A histogram for two different populations: On the horizontal axis, the numbers 6 through 11, in increments of zero point 5, are indicated. 

The red triangles show the mean weight of each sample, 6.9 kg for the pugs and 10.1 kg for the beagles. The red lines show the weights that are within 1 MAD of the mean. We can think of these as “typical” weights for the breed. These typical weights do not overlap. In fact, the distance between the means is \(10.1-6.9 \) or 3.2 kg, over 6 times the larger MAD! So we can say there is a meaningful difference between the weights of pugs and beagles.

Is there a meaningful difference between the weights of male pugs and female pugs? Here are box plots showing the weights for a sample of male and female pugs:

Two box plots labeled “male pug weights in kilograms” and “female pug weights in kilograms” are indicated

We can see that the medians are different, but the weights between the first and third quartiles overlap. Based on these samples, we would say there is not a meaningful difference between the weights of male pugs and female pugs.

In general, if the measures of center for two samples are at least two measures of variability apart, we say the difference in the measures of center is meaningful.
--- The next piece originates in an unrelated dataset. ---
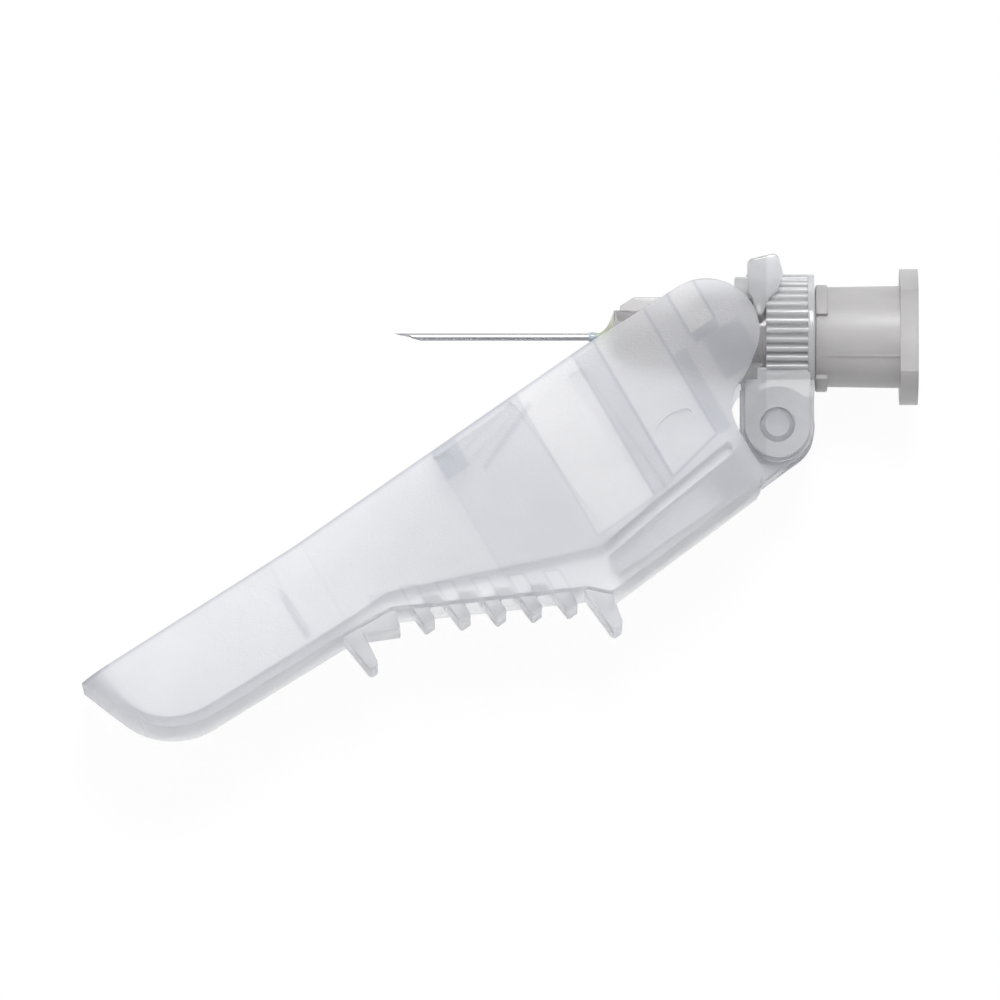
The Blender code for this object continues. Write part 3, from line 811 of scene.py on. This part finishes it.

Visually, this means the range of typical values does not overlap. If they are closer, then we don't consider the difference to be meaningful.

Glossary Entries

  • interquartile range (IQR)

    The interquartile range is one way to measure how spread out a data set is. We sometimes call this the IQR. To find the interquartile range we subtract the first quartile from the third quartile.

    For example, the IQR of this data set is 20 because \(50-30=20\).

    22 29 30 31 32 43 44 45 50 50 59
    Q1 Q2 Q3
  • proportion

    A proportion of a data set is the fraction of the data in a given category.

    For example, a class has 18 students. There are 2 left-handed students and 16 right-handed students in the class. The proportion of students who are left-handed is \(\frac{2}{20}\), or 0.1.